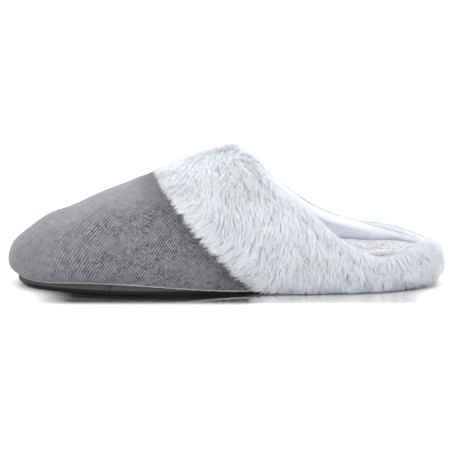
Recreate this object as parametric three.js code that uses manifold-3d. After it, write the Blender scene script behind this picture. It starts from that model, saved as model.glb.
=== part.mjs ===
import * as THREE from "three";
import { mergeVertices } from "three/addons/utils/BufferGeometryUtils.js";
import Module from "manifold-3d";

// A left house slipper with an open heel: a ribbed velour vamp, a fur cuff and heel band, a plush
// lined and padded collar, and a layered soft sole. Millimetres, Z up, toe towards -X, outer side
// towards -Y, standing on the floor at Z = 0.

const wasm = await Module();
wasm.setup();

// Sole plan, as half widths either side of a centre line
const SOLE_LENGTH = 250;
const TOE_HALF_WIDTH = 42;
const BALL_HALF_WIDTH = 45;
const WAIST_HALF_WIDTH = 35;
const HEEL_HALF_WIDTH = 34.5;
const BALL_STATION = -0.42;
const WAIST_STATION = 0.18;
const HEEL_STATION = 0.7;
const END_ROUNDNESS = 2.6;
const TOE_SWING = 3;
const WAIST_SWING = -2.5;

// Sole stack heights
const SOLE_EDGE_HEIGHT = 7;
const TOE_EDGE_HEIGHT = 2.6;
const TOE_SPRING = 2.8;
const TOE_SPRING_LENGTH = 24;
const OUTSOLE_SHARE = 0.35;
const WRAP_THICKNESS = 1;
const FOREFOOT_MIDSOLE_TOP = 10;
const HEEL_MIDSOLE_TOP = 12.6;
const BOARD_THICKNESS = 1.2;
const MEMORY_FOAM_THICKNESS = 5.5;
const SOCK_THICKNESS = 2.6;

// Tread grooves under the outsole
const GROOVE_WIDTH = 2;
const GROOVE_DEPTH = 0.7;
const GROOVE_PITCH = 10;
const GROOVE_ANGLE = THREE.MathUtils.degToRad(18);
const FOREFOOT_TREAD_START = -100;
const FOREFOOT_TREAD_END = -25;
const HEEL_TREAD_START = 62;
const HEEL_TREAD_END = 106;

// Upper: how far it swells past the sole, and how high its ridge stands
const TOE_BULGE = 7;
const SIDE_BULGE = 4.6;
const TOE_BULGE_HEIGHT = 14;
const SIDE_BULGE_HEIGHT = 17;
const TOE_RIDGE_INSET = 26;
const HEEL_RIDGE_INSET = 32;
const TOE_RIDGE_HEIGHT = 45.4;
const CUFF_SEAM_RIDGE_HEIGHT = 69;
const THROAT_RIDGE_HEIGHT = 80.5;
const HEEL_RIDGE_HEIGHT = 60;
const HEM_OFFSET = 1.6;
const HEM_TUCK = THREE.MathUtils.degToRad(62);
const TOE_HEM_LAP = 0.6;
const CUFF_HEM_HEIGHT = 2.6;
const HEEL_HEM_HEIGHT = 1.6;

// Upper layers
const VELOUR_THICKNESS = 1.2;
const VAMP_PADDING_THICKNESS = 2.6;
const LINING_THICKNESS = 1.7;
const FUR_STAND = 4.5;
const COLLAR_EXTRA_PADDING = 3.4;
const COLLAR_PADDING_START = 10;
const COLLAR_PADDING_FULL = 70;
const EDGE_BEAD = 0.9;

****

Written problem:
Reproduce each line verbatim.

Full output:
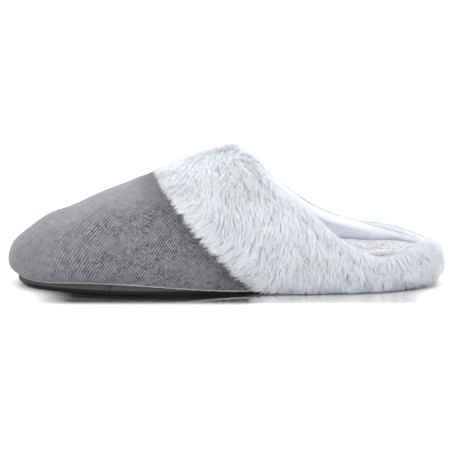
Recreate this object as parametric three.js code that uses manifold-3d. After it, write the Blender scene script behind this picture. It starts from that model, saved as model.glb.
=== part.mjs ===
import * as THREE from "three";
import { mergeVertices } from "three/addons/utils/BufferGeometryUtils.js";
import Module from "manifold-3d";

// A left house slipper with an open heel: a ribbed velour vamp, a fur cuff and heel band, a plush
// lined and padded collar, and a layered soft sole. Millimetres, Z up, toe towards -X, outer side
// towards -Y, standing on the floor at Z = 0.

const wasm = await Module();
wasm.setup();

// Sole plan, as half widths either side of a centre line
const SOLE_LENGTH = 250;
const TOE_HALF_WIDTH = 42;
const BALL_HALF_WIDTH = 45;
const WAIST_HALF_WIDTH = 35;
const HEEL_HALF_WIDTH = 34.5;
const BALL_STATION = -0.42;
const WAIST_STATION = 0.18;
const HEEL_STATION = 0.7;
const END_ROUNDNESS = 2.6;
const TOE_SWING = 3;
const WAIST_SWING = -2.5;

// Sole stack heights
const SOLE_EDGE_HEIGHT = 7;
const TOE_EDGE_HEIGHT = 2.6;
const TOE_SPRING = 2.8;
const TOE_SPRING_LENGTH = 24;
const OUTSOLE_SHARE = 0.35;
const WRAP_THICKNESS = 1;
const FOREFOOT_MIDSOLE_TOP = 10;
const HEEL_MIDSOLE_TOP = 12.6;
const BOARD_THICKNESS = 1.2;
const MEMORY_FOAM_THICKNESS = 5.5;
const SOCK_THICKNESS = 2.6;

// Tread grooves under the outsole
const GROOVE_WIDTH = 2;
const GROOVE_DEPTH = 0.7;
const GROOVE_PITCH = 10;
const GROOVE_ANGLE = THREE.MathUtils.degToRad(18);
const FOREFOOT_TREAD_START = -100;
const FOREFOOT_TREAD_END = -25;
const HEEL_TREAD_START = 62;
const HEEL_TREAD_END = 106;

// Upper: how far it swells past the sole, and how high its ridge stands
const TOE_BULGE = 7;
const SIDE_BULGE = 4.6;
const TOE_BULGE_HEIGHT = 14;
const SIDE_BULGE_HEIGHT = 17;
const TOE_RIDGE_INSET = 26;
const HEEL_RIDGE_INSET = 32;
const TOE_RIDGE_HEIGHT = 45.4;
const CUFF_SEAM_RIDGE_HEIGHT = 69;
const THROAT_RIDGE_HEIGHT = 80.5;
const HEEL_RIDGE_HEIGHT = 60;
const HEM_OFFSET = 1.6;
const HEM_TUCK = THREE.MathUtils.degToRad(62);
const TOE_HEM_LAP = 0.6;
const CUFF_HEM_HEIGHT = 2.6;
const HEEL_HEM_HEIGHT = 1.6;

// Upper layers
const VELOUR_THICKNESS = 1.2;
const VAMP_PADDING_THICKNESS = 2.6;
const LINING_THICKNESS = 1.7;
const FUR_STAND = 4.5;
const COLLAR_EXTRA_PADDING = 3.4;
const COLLAR_PADDING_START = 10;
const COLLAR_PADDING_FULL = 70;
const EDGE_BEAD = 0.9;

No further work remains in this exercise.